_Stated goal_
In the records below, begin at the line that has "Turn this picture" and stop after the line that has "spreads over the"; quote those lines verbatim and nothing more.

Records with modeling code:
════

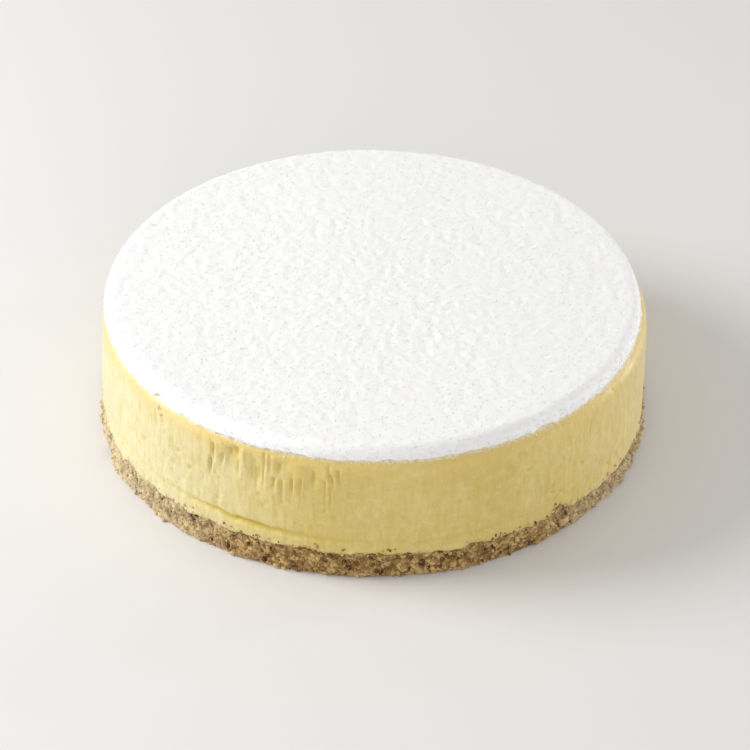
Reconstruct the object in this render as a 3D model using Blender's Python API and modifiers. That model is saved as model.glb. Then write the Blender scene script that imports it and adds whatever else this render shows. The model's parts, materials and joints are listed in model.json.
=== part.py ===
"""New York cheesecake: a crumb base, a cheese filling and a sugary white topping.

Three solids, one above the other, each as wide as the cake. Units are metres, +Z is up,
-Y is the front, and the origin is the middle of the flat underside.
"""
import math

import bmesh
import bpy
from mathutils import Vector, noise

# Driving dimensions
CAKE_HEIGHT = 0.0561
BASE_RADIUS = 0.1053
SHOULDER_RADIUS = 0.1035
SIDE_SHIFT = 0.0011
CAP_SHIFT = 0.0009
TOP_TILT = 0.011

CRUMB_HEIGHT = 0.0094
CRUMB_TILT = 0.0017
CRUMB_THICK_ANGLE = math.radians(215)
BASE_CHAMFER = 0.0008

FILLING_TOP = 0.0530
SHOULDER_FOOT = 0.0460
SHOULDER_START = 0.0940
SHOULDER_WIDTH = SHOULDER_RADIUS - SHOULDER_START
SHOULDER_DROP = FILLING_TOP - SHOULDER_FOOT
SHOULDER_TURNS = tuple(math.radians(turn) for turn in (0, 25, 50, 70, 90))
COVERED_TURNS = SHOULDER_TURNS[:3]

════

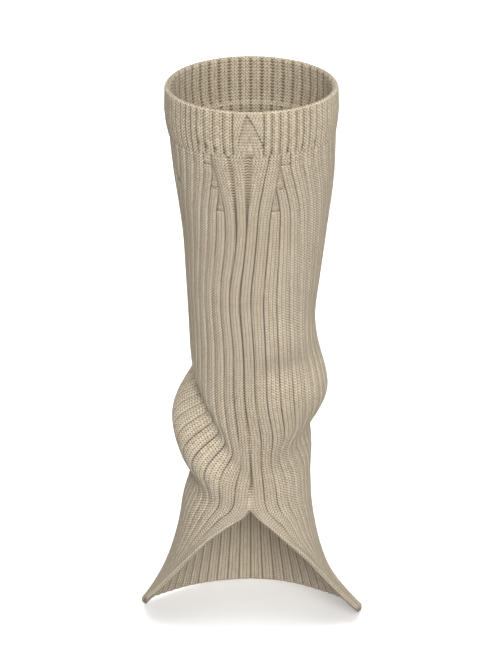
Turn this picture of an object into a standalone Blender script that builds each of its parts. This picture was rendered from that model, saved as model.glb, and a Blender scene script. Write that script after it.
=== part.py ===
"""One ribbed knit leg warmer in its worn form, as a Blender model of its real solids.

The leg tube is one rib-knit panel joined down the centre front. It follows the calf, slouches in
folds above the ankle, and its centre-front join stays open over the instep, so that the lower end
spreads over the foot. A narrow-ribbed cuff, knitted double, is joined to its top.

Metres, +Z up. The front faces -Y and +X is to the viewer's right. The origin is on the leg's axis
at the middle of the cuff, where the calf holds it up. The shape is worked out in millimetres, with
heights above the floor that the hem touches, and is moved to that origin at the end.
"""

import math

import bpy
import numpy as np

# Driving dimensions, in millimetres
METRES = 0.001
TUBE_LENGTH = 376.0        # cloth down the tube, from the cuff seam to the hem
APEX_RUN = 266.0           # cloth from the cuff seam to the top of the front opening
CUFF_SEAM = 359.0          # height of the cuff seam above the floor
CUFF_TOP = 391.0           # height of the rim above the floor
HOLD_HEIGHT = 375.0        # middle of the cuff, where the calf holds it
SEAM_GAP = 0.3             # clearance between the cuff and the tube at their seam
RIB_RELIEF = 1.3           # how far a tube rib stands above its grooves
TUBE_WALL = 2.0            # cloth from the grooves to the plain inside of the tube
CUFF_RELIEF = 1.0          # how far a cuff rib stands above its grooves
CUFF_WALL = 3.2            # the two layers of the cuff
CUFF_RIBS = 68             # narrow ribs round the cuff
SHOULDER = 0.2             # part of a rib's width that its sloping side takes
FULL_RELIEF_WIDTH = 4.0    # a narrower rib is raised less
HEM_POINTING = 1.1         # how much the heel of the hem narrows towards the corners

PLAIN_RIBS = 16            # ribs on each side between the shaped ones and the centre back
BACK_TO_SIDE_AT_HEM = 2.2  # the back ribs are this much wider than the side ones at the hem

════

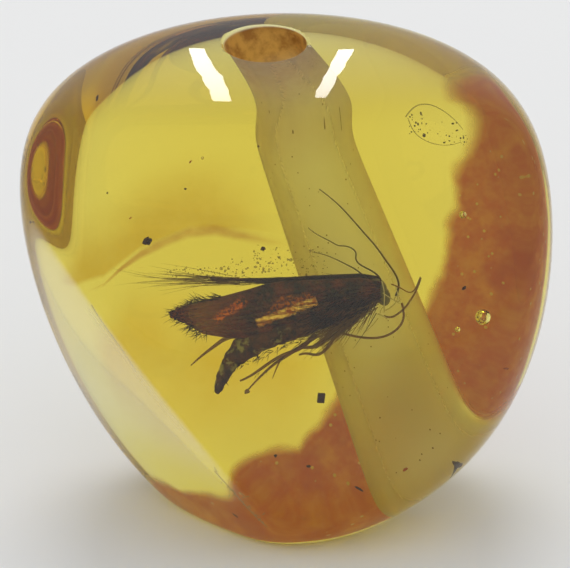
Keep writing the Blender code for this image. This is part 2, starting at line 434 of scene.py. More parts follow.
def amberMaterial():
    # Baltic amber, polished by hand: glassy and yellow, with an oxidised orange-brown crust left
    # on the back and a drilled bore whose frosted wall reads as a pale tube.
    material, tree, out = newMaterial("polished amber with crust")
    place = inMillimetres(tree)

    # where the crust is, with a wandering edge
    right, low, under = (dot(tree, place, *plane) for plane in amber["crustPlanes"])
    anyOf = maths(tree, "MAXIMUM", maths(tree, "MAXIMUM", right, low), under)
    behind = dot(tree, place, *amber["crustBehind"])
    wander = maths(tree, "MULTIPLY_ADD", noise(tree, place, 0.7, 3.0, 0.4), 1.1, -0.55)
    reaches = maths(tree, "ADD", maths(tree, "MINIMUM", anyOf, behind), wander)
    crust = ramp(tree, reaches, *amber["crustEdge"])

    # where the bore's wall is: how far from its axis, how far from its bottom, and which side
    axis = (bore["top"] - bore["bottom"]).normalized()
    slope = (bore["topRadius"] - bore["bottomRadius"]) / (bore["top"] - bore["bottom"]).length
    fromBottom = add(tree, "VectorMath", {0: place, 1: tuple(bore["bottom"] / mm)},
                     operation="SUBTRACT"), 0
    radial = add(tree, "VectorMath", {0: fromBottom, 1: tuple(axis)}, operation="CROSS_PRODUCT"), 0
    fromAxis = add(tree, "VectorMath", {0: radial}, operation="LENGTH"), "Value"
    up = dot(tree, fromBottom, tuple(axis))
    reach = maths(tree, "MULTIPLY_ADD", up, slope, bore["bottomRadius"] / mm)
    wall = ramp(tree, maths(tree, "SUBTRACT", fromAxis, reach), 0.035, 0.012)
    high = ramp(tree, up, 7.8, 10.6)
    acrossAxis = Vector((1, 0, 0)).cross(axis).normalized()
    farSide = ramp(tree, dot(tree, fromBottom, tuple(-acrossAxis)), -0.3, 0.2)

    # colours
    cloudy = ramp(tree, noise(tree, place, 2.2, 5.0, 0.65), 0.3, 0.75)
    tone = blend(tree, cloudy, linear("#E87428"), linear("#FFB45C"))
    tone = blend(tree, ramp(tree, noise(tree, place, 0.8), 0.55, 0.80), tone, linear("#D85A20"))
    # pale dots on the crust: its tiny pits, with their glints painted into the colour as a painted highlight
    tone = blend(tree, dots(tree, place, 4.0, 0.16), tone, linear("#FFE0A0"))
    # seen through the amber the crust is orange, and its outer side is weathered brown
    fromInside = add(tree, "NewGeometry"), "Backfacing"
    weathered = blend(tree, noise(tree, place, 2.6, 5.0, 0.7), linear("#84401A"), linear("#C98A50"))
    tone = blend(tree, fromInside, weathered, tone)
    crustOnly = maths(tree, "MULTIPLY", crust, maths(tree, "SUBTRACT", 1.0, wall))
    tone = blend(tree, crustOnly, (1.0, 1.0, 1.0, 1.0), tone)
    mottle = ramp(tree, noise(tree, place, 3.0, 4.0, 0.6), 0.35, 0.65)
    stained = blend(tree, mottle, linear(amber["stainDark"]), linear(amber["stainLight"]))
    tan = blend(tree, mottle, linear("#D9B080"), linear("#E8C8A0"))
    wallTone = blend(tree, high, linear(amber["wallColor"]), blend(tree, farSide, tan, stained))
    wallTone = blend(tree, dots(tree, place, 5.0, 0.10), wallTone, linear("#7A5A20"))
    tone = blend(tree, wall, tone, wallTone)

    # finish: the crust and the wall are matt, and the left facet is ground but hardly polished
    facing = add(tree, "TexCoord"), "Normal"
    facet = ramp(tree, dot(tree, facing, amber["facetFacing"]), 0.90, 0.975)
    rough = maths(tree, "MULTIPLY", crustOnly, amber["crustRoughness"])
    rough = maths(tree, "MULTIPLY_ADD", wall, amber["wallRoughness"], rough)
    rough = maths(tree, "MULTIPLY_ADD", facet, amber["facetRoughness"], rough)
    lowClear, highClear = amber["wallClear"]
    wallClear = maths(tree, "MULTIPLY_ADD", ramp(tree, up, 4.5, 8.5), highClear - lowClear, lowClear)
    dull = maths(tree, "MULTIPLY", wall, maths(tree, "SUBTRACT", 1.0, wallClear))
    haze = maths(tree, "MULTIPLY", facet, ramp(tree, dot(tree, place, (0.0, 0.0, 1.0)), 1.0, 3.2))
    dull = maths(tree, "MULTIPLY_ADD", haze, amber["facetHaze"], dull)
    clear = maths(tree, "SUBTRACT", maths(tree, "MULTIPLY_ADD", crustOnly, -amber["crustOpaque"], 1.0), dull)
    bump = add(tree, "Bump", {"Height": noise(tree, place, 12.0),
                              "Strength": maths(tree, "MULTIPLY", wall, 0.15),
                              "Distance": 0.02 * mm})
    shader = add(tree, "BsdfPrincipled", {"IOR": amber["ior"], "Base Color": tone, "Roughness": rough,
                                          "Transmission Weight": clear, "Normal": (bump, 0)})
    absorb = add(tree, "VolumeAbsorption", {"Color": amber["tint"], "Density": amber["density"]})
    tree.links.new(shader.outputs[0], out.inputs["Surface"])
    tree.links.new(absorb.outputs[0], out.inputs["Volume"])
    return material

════

_Answer for the task_
Turn this picture of an object into a standalone Blender script that builds each of its parts. This picture was rendered from that model, saved as model.glb, and a Blender scene script. Write that script after it.
=== part.py ===
"""One ribbed knit leg warmer in its worn form, as a Blender model of its real solids.

The leg tube is one rib-knit panel joined down the centre front. It follows the calf, slouches in
folds above the ankle, and its centre-front join stays open over the instep, so that the lower end
spreads over the foot. A narrow-ribbed cuff, knitted double, is joined to its top.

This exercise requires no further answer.